After a long, claustrophobic wait in the dingy waiting room, I took a long, but blessedly easy test in a dingy room full of computers and another half dozen applicants.

Finally, I was ushered by someone into a crowded, cluttered office, where a Recruiter huffed about the way I’d written my resume while she scratched the head of the mangy cur that had, unfortunately, shuffled into the office while I sat there and waited for the Recruiter to say something helpful. I told her I was a writer, she asked me if I wanted work at the agencies. I told her no, that I wanted time to keep writing. Then she sat up in her chair as if her addled brain had suddenly been shocked into competency for the first time in years.

“I have just the thing! Just the perfect job for you!”

The Recruiter at the entertainment staffing firm had a hedge fund client who needed a receptionist. It was the perfect job for me, she said, because the hours were from 6 am to 3pm. I would be able to write for the rest of the day! And there would be no traffic at those hours, so the commute to Santa Monica would be no trouble at all!

I agreed to go to the hedge fund for an interview, and the Recruiter called them that instant and set the appointment for the next morning. The Recruiter scooted me out the door and reminded me to “look gorgeous,” as though she were sending me to a casting call.

I successfully escaped the dreary reception area and fled to the dreary street where I’d parked my car. I was caught between two thoughts; I was thrilled to have an interview so fast, but chagrined that the job was not even related to entertainment.

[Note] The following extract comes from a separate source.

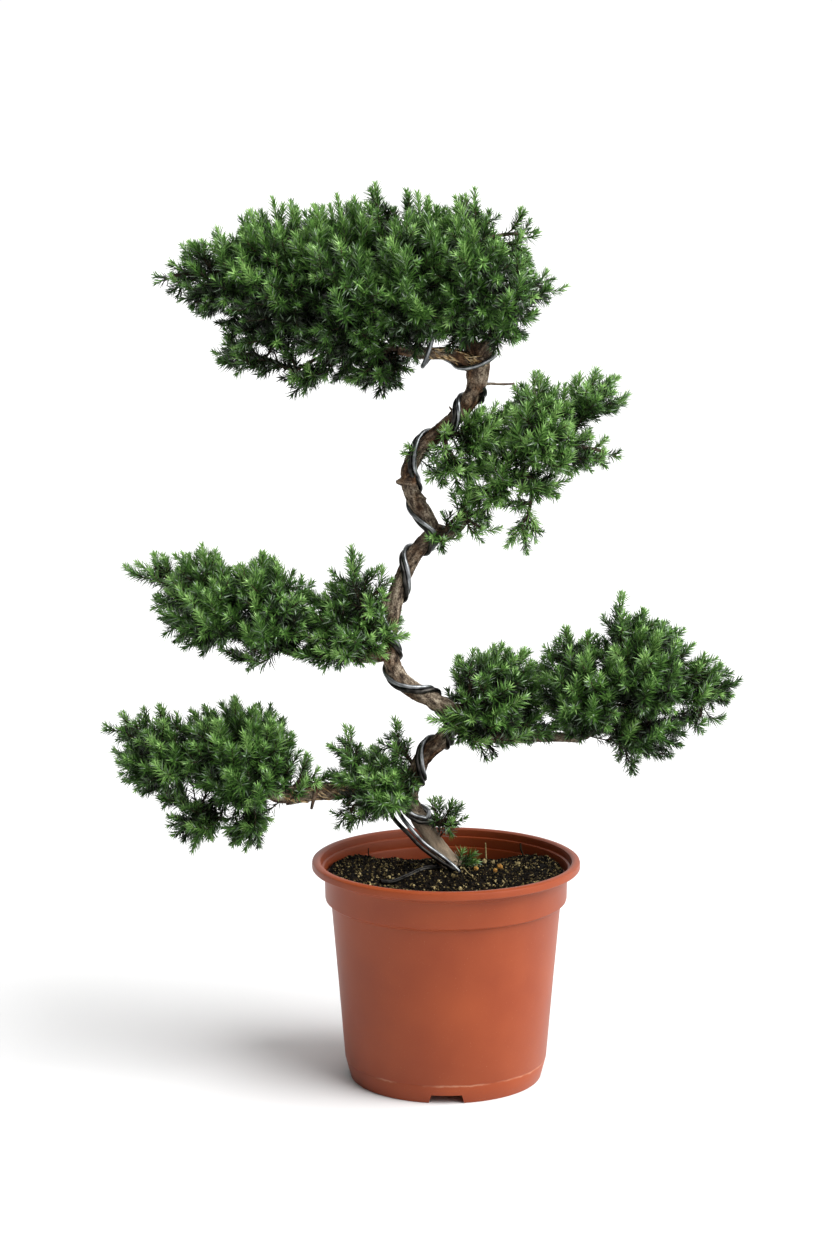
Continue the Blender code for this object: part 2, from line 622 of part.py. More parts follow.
class Growth:
    """One mass: twigs that branch from its stem towards tips spread over its lobes, each with a spray."""

    def __init__(self, name, limbs, trunk):
        self.name = name
        self.centres, self.halves = SPACES[name]
        _, start, seed, self.sprays = MASSES[name]
        self.rng = random.Random(seed)
        self.limbs = limbs
        self.collection = bpy.data.collections.new(name + "_parts")
        bpy.context.scene.collection.children.link(self.collection)
        self.twigs = []
        if isinstance(start, str):
            line = limbs[start].line
            self.heading = (line[-1] - line[-2]) / np.linalg.norm(line[-1] - line[-2])
            self.root = line[-1] + self.heading * GAP
        else:
            self.root, self.heading = self.free_place(trunk, np.array(start) * MM)

    def free_place(self, trunk, wanted):
        """The place nearest the wanted one where a stem can leave the trunk's bark between the wires."""
        others = [limb for limb in self.limbs.values() if limb is not trunk]
        by_distance = sorted(trunk.line, key=lambda point: np.linalg.norm(point - wanted))
        for origin in by_distance:
            heading = self.hub(0) - origin
            heading /= np.linalg.norm(heading)
            side = np.cross(heading, (0.0, 0.0, 1.0))
            side /= np.linalg.norm(side)
            angles = np.linspace(0, 2 * math.pi, 12, endpoint=False)[:, None]
            ring = (np.cos(angles) * side + np.sin(angles) * np.cross(heading, side)) * TWIG_R
            reaches = np.linspace(0, STEM_REACH, 121)
            outside = [trunk.clearance(origin + heading * reach + ring).min() > GAP for reach in reaches]
            root = origin + heading * reaches[np.argmax(outside)]
            stem = root + heading * np.linspace(0, STEM_REACH, 7)[:, None]
            leaves_bark = any(outside) and trunk.clearance(stem[3:]).min() > 2 * TWIG_R
            if leaves_bark and clear_of_limbs(others, stem, TWIG_R + LIMB_CLEARANCE).all():
                return root, heading
        raise RuntimeError(f"{self.name}: no free place on the trunk near {wanted}")

    def hub(self, index):
        """Where a lobe's twigs gather: its middle, or the nearest place above or beside it that is clear of limbs."""
        centre, half = self.centres[index], self.halves[index]
        for step in HUB_STEPS:
            spot = centre + half * np.array(step)
            if clear_of_limbs(self.limbs.values(), spot, HUB_CLEARANCE).all():
                return spot
        return centre

    def pushed(self, point):
        """The point moved off any limb that it touches."""
        for _ in range(12):
            for limb in self.limbs.values():
                gap = limb.clearance(point)[0] - TWIG_R - LIMB_CLEARANCE
                if gap < 0:
                    near = limb.line[np.argmin(np.linalg.norm(limb.line - point, axis=1))]
                    away = point - near
                    point = point + away / np.linalg.norm(away) * (0.4 * MM - gap)
        return point

    def add_part(self, bm):
        obj = add_object(self.name + "_part", bm, None)
        bpy.context.scene.collection.objects.unlink(obj)
        self.collection.objects.link(obj)

    def twig(self, start, goal, root_r, tip_r, heading=None):
        """A three-sided twig from start to goal that sets off along heading."""
        length = np.linalg.norm(goal - start)
        count = max(2, round(length / TWIG_STEP) + 1)
        line = []
        for t in np.linspace(0, 1, count):
            point = start + (goal - start) * t
            if heading is not None:
                point = point + heading * length * STEM_BOW * t * (1 - t) ** 2
            if 0 < t and count > 2:
                point = self.pushed(point)
            line.append(point)
        if heading is not None:
            line.insert(1, start + heading * 2 * root_r)
        line = np.array(line)
        radii = np.linspace(root_r, tip_r, len(line))
        free = line[1:] if heading is None else line[2:]
        between = [free[:-1] + (free[1:] - free[:-1]) * share for share in (0.25, 0.5, 0.75)]
        if not clear_of_limbs(self.limbs.values(), np.vstack([free, *between]), root_r + GAP).all():
            return False
        self.add_part(tube(line, lambda i, angle: radii[i], 3))
        self.twigs.extend(zip(line, line[1:]))
        return True

    def branching_point(self, goal):
        """The place on the twigs from which a shoot to goal leaves at a slant, and its distance."""
        starts = np.array([a for a, _ in self.twigs])
        spans = np.array([b for _, b in self.twigs]) - starts
        lengths = np.linalg.norm(spans, axis=1)
        share = ((goal - starts) * spans).sum(1) / lengths**2
        nearest = starts + np.clip(share, 0, 1)[:, None] * spans
        gaps = np.linalg.norm(nearest - goal, axis=1)
        best = int(np.argmin(gaps))
        least = STEM_FREE / lengths[0] if best == 0 else 0.06
        slanted = np.clip(share[best] - SLANT * gaps[best] / lengths[best], least, 0.97)
        point = starts[best] + slanted * spans[best]
        return point, float(np.linalg.norm(goal - point))

    def tips(self):
        """Ends of sprays: the far points of every lobe first, then points spread over the lobes' shells."""
        for centre, half in zip(self.centres, self.halves):
            for direction in ((-1, 0, 0), (1, 0, 0), (0, 0, 1), (0, -1, 0), (0, 1, 0), (0, 0, -1)):
                yield centre + half * np.array(direction) * FAR_TIP
        weights = [float(np.prod(half)) ** 0.7 for half in self.halves]
        for _ in range(self.sprays * TRIES_PER_SPRAY):
            pick = self.rng.choices(range(len(weights)), weights)[0]
            direction = np.array([self.rng.gauss(0, 1) for _ in range(3)])
            direction /= np.linalg.norm(direction)
            if direction[2] < -0.2 and self.rng.random() < LOW_SKIPPED:
                continue
            depth = self.rng.uniform(*TIP_DEPTHS)
            yield self.centres[pick] + self.halves[pick] * direction * depth

    def grow(self):
        for share in (1.0, 0.7, 0.45, 0.3):
            goal = self.root + (self.hub(0) - self.root) * share
            if self.twig(self.root, goal, TWIG_R, TWIG_R * 0.85, self.heading):
                break
        else:
            raise RuntimeError(f"{self.name}: its stem is not clear of the limbs at {self.root / MM}")
        for index in range(1, len(self.centres)):
            node, _ = self.branching_point(self.hub(index))
            self.twig(node, self.hub(index), TWIG_R * 0.9, TWIG_TIP_R)
        made = []
        for tip in self.tips():
            if len(made) >= self.sprays:
                break
            if made and min(np.linalg.norm(tip - other) for other in made) < SPRAY_SPACING:
                continue
            if self.spray(tip):
                made.append(tip)
        self.cores()
        return len(made)

    def spray(self, tip):
        node, gap = self.branching_point(tip)
        if gap < LEAST_SHOOT:
            return False
        if gap > SPIKE_REACH:
            toward = (tip - node) / gap
            joint = node + toward * (gap - SPIKE_REACH * SPIKE_LEAF)
            if not in_own_space(self.name, joint)[0] or not self.twig(node, joint, TWIG_TIP_R * 1.2, TWIG_TIP_R):
                return False
            node = joint
            gap = np.linalg.norm(tip - node)
        small = min(1.0, self.halves[:, 2].max() / (SMALL_LOBE * 1.4))
        radius = SPRAY_R * small * self.rng.uniform(0.85, 1.1)
        length = min(SPRAY_LENGTH, gap * 0.95)
        root, ring, point = spray_points(node, tip, length, radius, self.rng.uniform(0, 2))
        skin = skin_of(root, ring, point)
        if not self.fit(skin).all():
            return False
        self.add_part(spray_mesh(root, ring, point))
        return True

    def cores(self):
        """A small dense tuft round the middle of each lobe, drawn in where a limb or a neighbour's space is near."""
        for index, half in enumerate(self.halves):
            bm = bmesh.new()
            bmesh.ops.create_icosphere(bm, subdivisions=2, radius=1.0)
            rays = np.array([vert.co for vert in bm.verts]) * half
            corners = np.array([[vert.index for vert in face.verts] for face in bm.faces])
            # The corners where five edges meet stand out as tufts, and the rest lie low between them.
            shares = np.array(
                [self.rng.uniform(*(CORE_TUFT if len(vert.link_edges) == 5 else CORE_VALLEY)) for vert in bm.verts]
            )
            for _ in range(CORE_PASSES):
                points = self.hub(index) + rays * shares[:, None]
                outside = ~self.fit(points)
                faces = points[corners]
                spots = [faces.mean(axis=1), *((faces[:, k] + faces[:, (k + 1) % 3]) / 2 for k in range(3))]
                for face, good in zip(corners, np.all([self.fit(spot) for spot in spots], axis=0)):
                    if not good and not outside[face].any():
                        outside[face[np.argmax(shares[face])]] = True
                if not outside.any():
                    break
                shares[outside] = np.maximum(shares[outside] * CORE_DRAW_IN, LEAST_CORE)
            else:
                print(self.name, "lobe", index, "has no room for a core")
                bm.free()
                continue
            for vert, point in zip(bm.verts, points):
                vert.co = point
            self.add_part(bm)

    def fit(self, points):
        """Which points lie in this mass's own space and clear of every limb."""
        return in_own_space(self.name, points) & clear_of_limbs(self.limbs.values(), points, LIMB_CLEARANCE)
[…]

But I got in my car, shut the door and looked around at the bland, sun-baked buildings in Hollywood and wondered. Did I really want a job in entertainment? Maybe it would make more sense if I worked outside of the industry while I wrote. Maybe finance was actually a good place for me. Still, I couldn’t understand how I’d managed to sign on with an entertainment staffing agency in Hollywood and walk out with an interview with a hedge fund. Except for the fact that Hollywood really doesn’t have a lot of entertainment to offer these days.